Here are some of the biggest cloud outages to hit the globe in 2022 so far:

* January Apple Outage

* Two January IBM Outages

* February Slack Outage

* March Google Cloud Outage

* March Apple Outage

* April Atlassian Outage

* May Mimecast Outage

* Cut Cable Downs Google Cloud In June

* June Microsoft Azure And M365 Online Outages

* June Cloudflare Outage

January Apple Outage

Apple’s iCloud cloud storage service and other services experienced an outage in January, impacting some users across the globe, according to outage tracking website Downdetector.

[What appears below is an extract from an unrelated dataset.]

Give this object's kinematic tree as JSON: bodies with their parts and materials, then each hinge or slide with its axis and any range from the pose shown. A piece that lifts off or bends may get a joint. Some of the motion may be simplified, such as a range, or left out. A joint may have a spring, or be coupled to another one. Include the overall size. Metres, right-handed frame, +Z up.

There were 866 outages reported as of 8 p.m. ET., according to Downdetector. Other Apple services were also suffering from an outage, including the Apple Store, the App Store and Apple support.

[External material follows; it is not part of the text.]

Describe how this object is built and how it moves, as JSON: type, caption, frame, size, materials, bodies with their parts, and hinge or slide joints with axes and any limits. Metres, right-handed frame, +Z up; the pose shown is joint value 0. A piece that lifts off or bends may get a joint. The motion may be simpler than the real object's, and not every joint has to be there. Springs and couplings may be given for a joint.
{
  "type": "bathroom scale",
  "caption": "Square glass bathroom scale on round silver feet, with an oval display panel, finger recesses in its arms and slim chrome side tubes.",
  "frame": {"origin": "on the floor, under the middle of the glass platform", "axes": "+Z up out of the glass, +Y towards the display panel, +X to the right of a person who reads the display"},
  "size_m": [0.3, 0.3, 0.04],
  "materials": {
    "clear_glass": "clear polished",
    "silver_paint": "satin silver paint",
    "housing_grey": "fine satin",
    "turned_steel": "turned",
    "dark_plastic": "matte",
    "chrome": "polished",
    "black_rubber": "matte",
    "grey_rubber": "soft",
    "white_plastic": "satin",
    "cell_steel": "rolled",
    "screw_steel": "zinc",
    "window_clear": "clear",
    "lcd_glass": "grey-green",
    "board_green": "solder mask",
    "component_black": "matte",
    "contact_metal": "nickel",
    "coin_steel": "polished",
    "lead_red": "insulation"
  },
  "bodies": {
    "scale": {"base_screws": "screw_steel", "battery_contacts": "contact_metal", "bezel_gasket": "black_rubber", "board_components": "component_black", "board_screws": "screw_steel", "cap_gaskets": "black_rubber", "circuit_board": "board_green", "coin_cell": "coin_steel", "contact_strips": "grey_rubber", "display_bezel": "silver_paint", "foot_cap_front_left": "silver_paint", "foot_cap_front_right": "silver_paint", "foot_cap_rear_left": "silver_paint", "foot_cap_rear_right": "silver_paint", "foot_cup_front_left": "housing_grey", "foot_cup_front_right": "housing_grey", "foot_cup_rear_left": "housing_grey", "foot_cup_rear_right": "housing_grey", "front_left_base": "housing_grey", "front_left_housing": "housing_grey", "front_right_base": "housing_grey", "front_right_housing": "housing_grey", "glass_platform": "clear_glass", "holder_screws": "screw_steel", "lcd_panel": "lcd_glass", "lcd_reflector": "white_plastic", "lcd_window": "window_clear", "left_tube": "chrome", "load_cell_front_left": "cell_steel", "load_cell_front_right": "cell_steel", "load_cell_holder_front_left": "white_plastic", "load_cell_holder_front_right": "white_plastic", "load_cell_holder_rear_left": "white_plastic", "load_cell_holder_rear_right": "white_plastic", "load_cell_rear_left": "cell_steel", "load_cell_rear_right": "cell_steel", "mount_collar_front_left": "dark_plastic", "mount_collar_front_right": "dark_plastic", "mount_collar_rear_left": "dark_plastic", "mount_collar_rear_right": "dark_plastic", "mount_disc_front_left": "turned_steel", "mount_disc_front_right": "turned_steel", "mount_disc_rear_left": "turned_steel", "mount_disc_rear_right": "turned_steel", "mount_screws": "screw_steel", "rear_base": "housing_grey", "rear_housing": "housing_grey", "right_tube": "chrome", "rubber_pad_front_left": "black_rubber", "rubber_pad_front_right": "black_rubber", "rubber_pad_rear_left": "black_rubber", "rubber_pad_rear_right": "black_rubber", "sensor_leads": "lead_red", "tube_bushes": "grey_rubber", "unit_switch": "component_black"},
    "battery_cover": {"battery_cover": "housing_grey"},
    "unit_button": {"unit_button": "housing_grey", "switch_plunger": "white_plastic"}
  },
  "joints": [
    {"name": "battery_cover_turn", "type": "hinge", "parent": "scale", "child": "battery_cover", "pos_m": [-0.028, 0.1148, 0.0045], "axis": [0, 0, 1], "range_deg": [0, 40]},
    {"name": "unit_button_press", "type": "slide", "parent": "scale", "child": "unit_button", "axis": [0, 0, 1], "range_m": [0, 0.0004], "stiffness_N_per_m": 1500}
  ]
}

The Cupertino, Calif.-based tech giant’s own system status page showed an ongoing issue with iCloud backup, iCloud storage upgrades, iMessage, iCloud mail and photos. Some users are also unable to log in to their iCloud account. It’s unknown how widespread the issues are.

Two January IBM Outages

IBM Cloud had a tough start to the year with an issue with its classic infrastructure network, which “provides connectivity across a global footprint of over 60 IBM Cloud data centers and 28 points of presence (PoPs),” according to the tech giant.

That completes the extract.